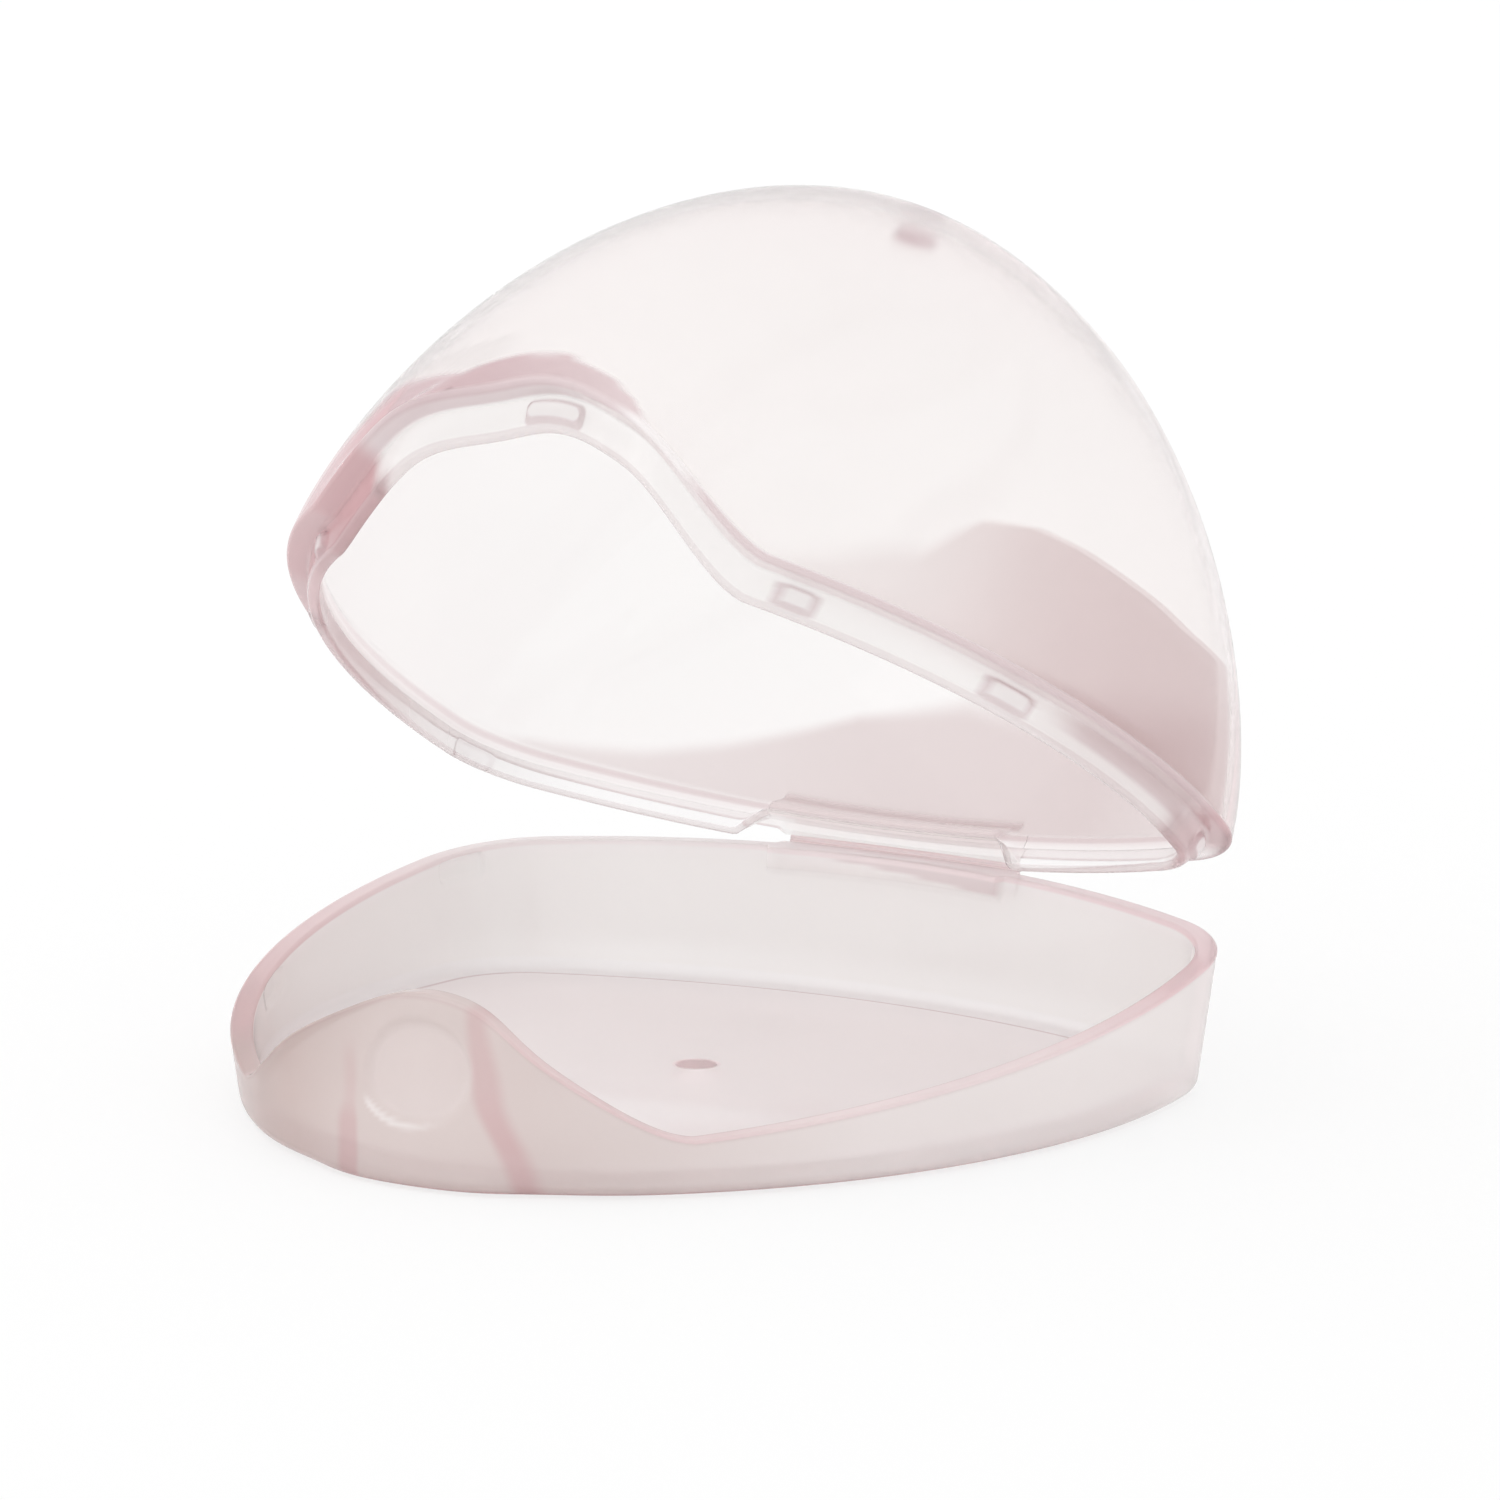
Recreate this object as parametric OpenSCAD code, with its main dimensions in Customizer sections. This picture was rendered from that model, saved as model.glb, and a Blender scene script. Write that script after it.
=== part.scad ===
// Hinged pacifier case, moulded in one translucent plastic: a shallow base tray with a thumb tab
// at the front, a tall domed lid with a snap lip, and the thin film hinge that joins them at the back.
// X runs along the hinge, +Y points to the hinge, +Z is up, the base stands on z = 0 about the origin.

/* [Plan outline] */
// Radius of the round front, where the thumb tab is
nose_r = 30.5; // [28:0.5:33]
// How far the centre of the front round lies in front of the origin
nose_y = 9.2; // [7:0.2:12]
// Radius of the two rear corners
corner_r = 12.1; // [10:0.1:14]
// Half the distance between the rear corner centres
corner_x = 25.8; // [24:0.1:28]
// How far the rear corner centres lie behind the origin
corner_y = 16.5; // [14:0.1:19]
// Radius of the bulging sides, between the front and the corners
side_r = 55; // [50:1:75]
// Radius of the nearly straight back, between the corners
back_r = 80; // [65:1:120]

/* [Base tray] */
// Height of the base rim at the hinge
base_h = 12.8; // [10:0.2:16]
// Thickness of the base wall at the rim
base_wall = 1.8; // [1.2:0.1:2.2]
// Thickness of the base floor
floor_t = 1.4; // [1:0.1:2.4]
// Outward lean of the base wall in degrees
wall_lean = 8; // [4:0.5:10]
// Radius of the edge round the foot
foot_r = 1; // [0.6:0.1:2]
// Radius inside, where the wall meets the floor
floor_r = 1.2; // [0.8:0.1:1.6]
// Fall of the rim from the hinge to the front in degrees
rim_fall = 7.4; // [5:0.1:8.5]

/* [Thumb tab] */
// Rise of the tab above the falling rim
tab_rise = 11.2; // [8:0.1:12]
// Half the width of the tab where it leaves the rim
tab_half_w = 21.8; // [18:0.1:24]
// Depth of the thumb scoop at the top of the tab
scoop_top = 4.2; // [3:0.1:4.6]
// How far the foot swells forward under the scoop
scoop_foot = 1.2; // [0.4:0.1:1.6]
// Half the width of the thumb scoop
scoop_half_w = 9.5; // [8:0.1:11]
// Width of the rounded dish for the thumb
dish_w = 11.4; // [8:0.1:13]
// Height of the dish
dish_h = 8.4; // [6:0.1:9]
// Depth of the round dish
dish_depth = 0.5; // [0.2:0.05:0.7]
// Height of the centre of the dish
dish_z = 8.6; // [7:0.1:9.4]

/* [Lid dome] */
// Height of the closed case
case_h = 55; // [48:0.2:64]
// How far the crown lies behind the origin
crown_y = 10.3; // [6:0.1:13]
// Roundness of the dome in plan, 1 is an ellipse
plan_power = 1.08; // [1:0.02:1.2]
// Roundness of the dome in height, 1 is an ellipse
rise_power = 1.29; // [1.1:0.01:1.4]
// Half width of the egg that the plan rounds off to
egg_side = 36.9; // [33:0.1:40]
// Reach of that egg in front of the crown
egg_front = 53.1; // [46:0.1:58]
// Reach of that egg behind the crown
egg_back = 30.9; // [22:0.1:34]
// Thickness of the dome wall
lid_wall = 1.5; // [1.1:0.1:1.8]
// Height of the ledge over the thumb tab
brow_h = 3.6; // [2.5:0.1:5]

/* [Snap lip] */
// How far the lip reaches down inside the base
lip_h = 2.5; // [2.2:0.1:3.4]
// Thickness of the lip at its edge
lip_t = 1; // [0.8:0.05:1.3]
// Gap between the root of the lip and the base wall
lip_gap = 0.25; // [0.2:0.01:0.4]
// How far the edge of the lip draws in from its root
lip_taper = 0.7; // [0.6:0.01:1]
// Gap between lid and base rim when closed
seam_gap = 0.15; // [0.1:0.01:0.3]
// Length of the snap bumps along the sides of the lip
bump_w = 5.2; // [4:0.1:6]
// Length of the short snap bumps on both sides of the tab
front_bump_w = 3.6; // [3:0.1:5]
// Length of the longer snap bump in the middle of the tab
mid_bump_w = 6.6; // [5:0.1:8]
// Height of a snap bump
bump_h = 1.8; // [1.2:0.1:2]
// How far a snap bump stands out of the lip
bump_d = 0.28; // [0.15:0.01:0.3]
// Depth of the pockets in the base wall that the snap bumps sit in
pocket_d = 0.4; // [0.3:0.05:0.6]
// Turn of the front snap bumps round the front, away from the tab
front_bump_at = 53; // [48:1:58]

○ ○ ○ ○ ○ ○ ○

Short task: Each line from the top of the material above through the line with "about the origin." must be echoed exactly, and no other line.

Finished task:
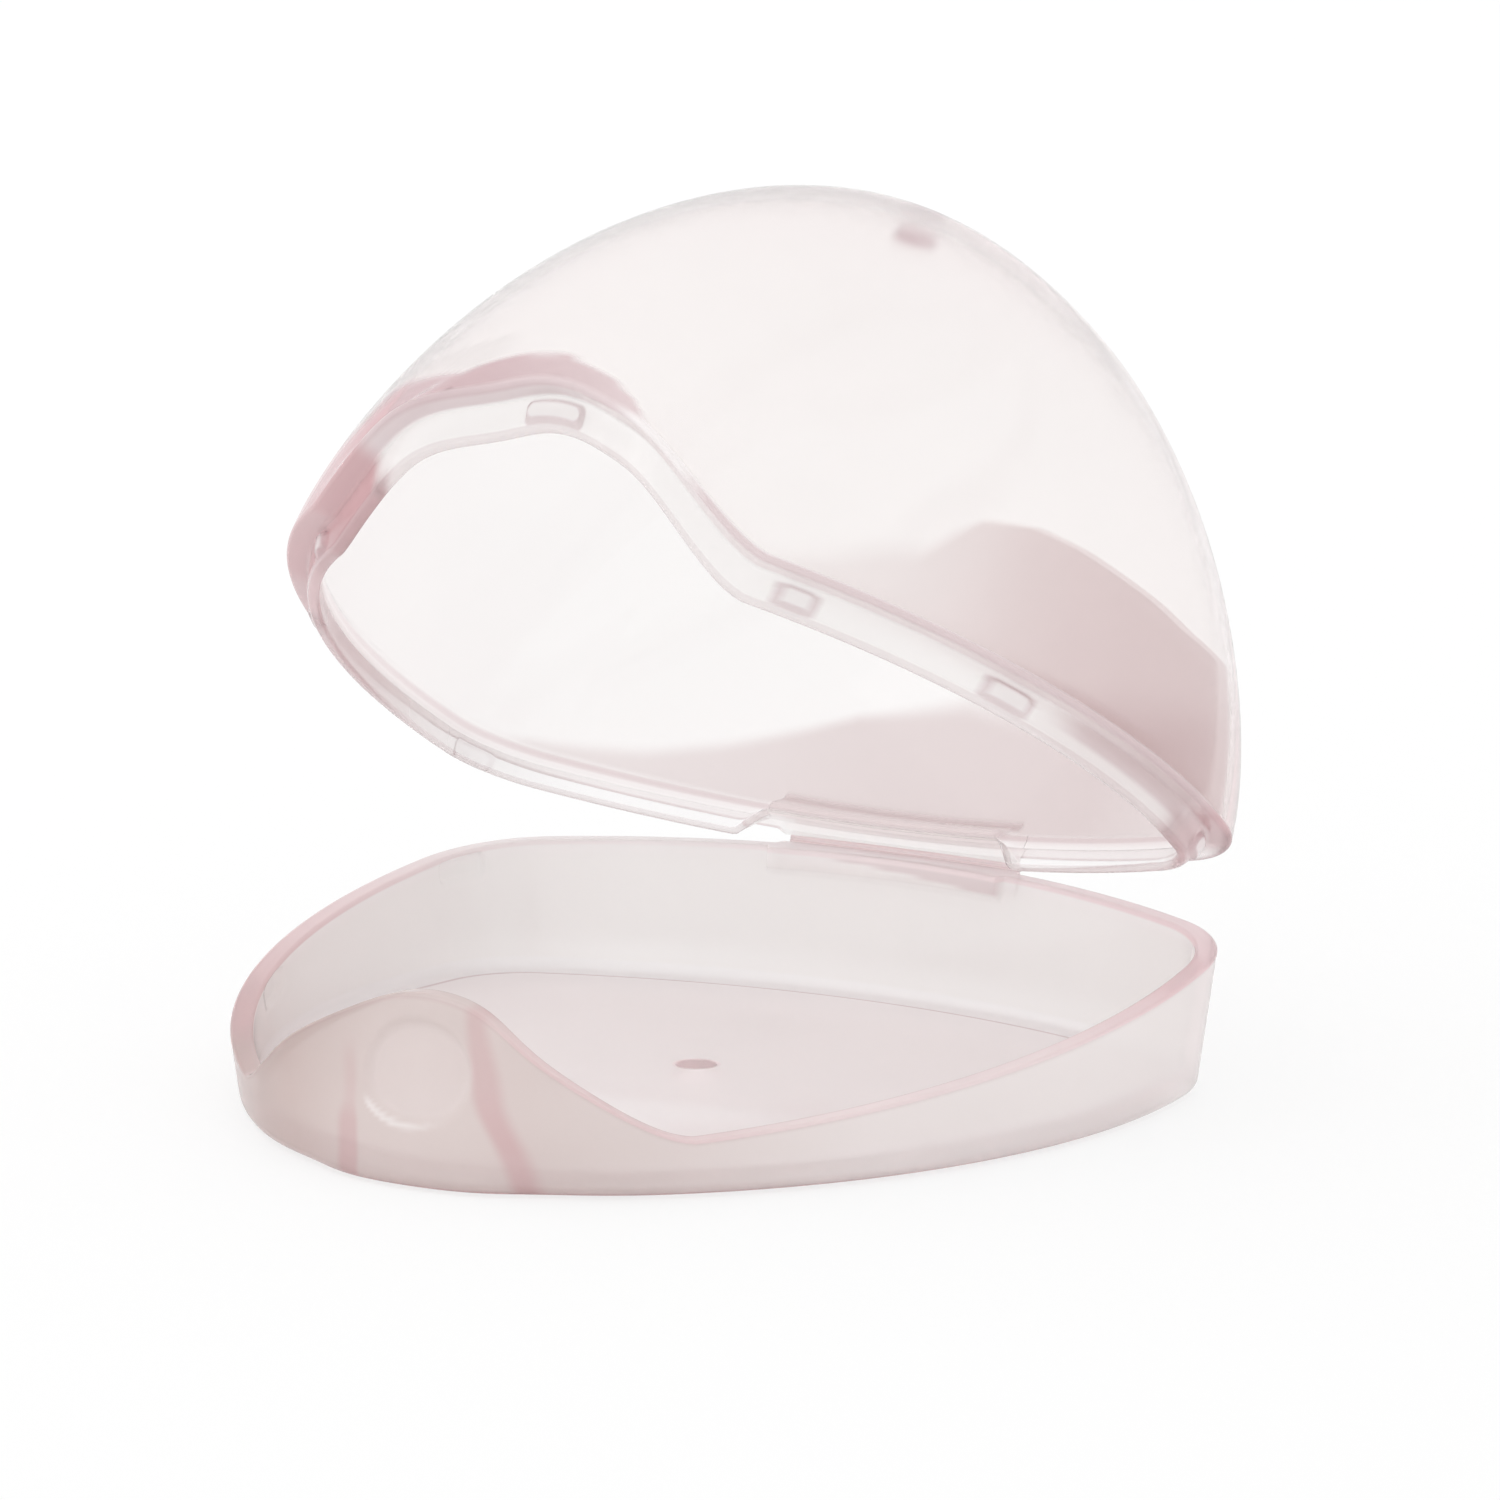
Recreate this object as parametric OpenSCAD code, with its main dimensions in Customizer sections. This picture was rendered from that model, saved as model.glb, and a Blender scene script. Write that script after it.
=== part.scad ===
// Hinged pacifier case, moulded in one translucent plastic: a shallow base tray with a thumb tab
// at the front, a tall domed lid with a snap lip, and the thin film hinge that joins them at the back.
// X runs along the hinge, +Y points to the hinge, +Z is up, the base stands on z = 0 about the origin.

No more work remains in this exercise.